Consequently, TADA seeks to distinguish itself from MIH by emphasizing the empowering role of semiconductors. As Huang argues, members of the MIH Alliance already have certain experiences with car manufacturing, and they are counting on Foxconn’s global connections to continue the ODM model, building white-label cars for non-mainstream automakers worldwide. Despite MIH’s large membership, Huang claims that few members will actually obtain the EV manufacturing contracts they need. In contrast, Huang believes that TADA memberships give the manufacturers with no prior experiences in the automobile industry the concrete chances to profit. 

TSMC has nothing to gain in Germany 

While the ongoing chip shortage crisis has placed Taiwan’s semiconductor industry under magnifying glass, drawing attention to its indispensable role in vehicle electrification, Huang expresses his concerns toward the re-shoring trend unfolding across the global IC industry. Echoing Morris Chang, Huang sees disastrous consequences for such attempts to reshuffle the global supply chain. In particular, Huang is pessimistic about TSMC’s recent considerations to build fabs in Japan and Germany: the move reminds him of Mitsubishi Electric Corporation’s failed investment in Germany. Despite subsidies from the German government, the Japanese company saw no competitive advantages there and had to eventually withdraw. 

Moreover, Huang points out the weak demand for advanced process nodes from European semiconductor industry, a view shared by major European chip makers like Infineon and STMicroelectronics in their doubts toward the EU’s recent chip alliance project.
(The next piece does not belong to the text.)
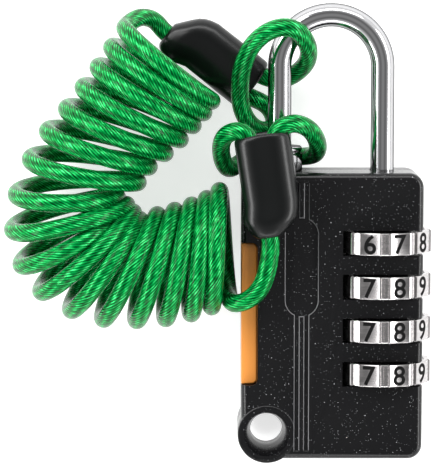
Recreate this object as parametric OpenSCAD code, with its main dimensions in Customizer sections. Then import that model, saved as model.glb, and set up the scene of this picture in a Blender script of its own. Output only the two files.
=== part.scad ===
// Cable luggage lock: combination padlock with four dials and a coiled tether.
// Lies on its back on z = 0, front up, shackle toward +Y. All sizes in mm.

/* [Body] */
// Width of the body
body_w = 31; // [24:0.1:40]
// Height of the body
body_h = 49.2; // [38:0.1:60]
// Thickness of the body
body_t = 13.5; // [11:0.1:16]
// Corner radius of the body outline
body_r = 2.5; // [1.5:0.1:4]
// Rounding of the front edge
front_edge = 1.2; // [0.4:0.1:2]
// Rounding of the back edge
back_edge = 0.8; // [0.4:0.1:2]
// Thickness of the back cover
cover_t = 5; // [3:0.1:6]

/* [Lanyard lug] */
// Distance of the lug centre from the left and bottom edges
lug_in = 4.4; // [4:0.1:6]
// Outer radius of the lug
lug_r = 5; // [4:0.1:7]
// Radius of the hole
lug_hole_r = 2.8; // [1.5:0.1:3.5]
// Radius of the countersinks at the faces
lug_sink_r = 3.8; // [3:0.1:4.5]
// Depth of the countersink at each end
lug_sink_depth = 4.8; // [1:0.1:5]
// How far the lug stands proud of the front face
lug_rise = 0.15; // [0:0.05:0.5]

/* [Front decoration] */
// Distance of the panel centre line from the left edge
panel_u = 10.3; // [8:0.1:14]
// Width of the pill-shaped panel
panel_w = 5.5; // [3:0.1:8]
// Bottom of the panel above the bottom edge
panel_v0 = 24.8; // [18:0.1:30]
// Top of the panel above the bottom edge
panel_v1 = 41.6; // [34:0.1:46]
// Depth of panel and grooves
panel_depth = 0.25; // [0.1:0.05:0.6]
// Width of each groove
groove_w = 0.7; // [0.3:0.1:1.2]
// Distance of a groove from the panel centre line
groove_off = 0.82; // [0.6:0.01:2]

/* [Shackle] */
// Radius of the rod
rod_r = 2; // [1.5:0.1:3]
// Short leg from the left edge
short_u = 6.6; // [5:0.1:8]
// Long leg from the left edge
long_u = 24.2; // [20:0.1:26]
// Top of the arch above the bottom edge
arch_top = 77.8; // [66:0.1:95]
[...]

One of TSMC’s core advantages, according to Huang, is in fact the competitive social costs in Taiwan which are hard to be replicated abroad. That, simultaneously, makes Taiwan the most suitable location for semiconductor investments. 

Despite all the advantages enjoyed by Taiwan, Huang sees South Korea as the most immediate threat to Taiwan’s EV ambition. The combination of big automakers, such as Hyundai and KIA, and semiconductor heavyweights like Samsung and SK Hynix makes the country a formidable competitor to Taiwan.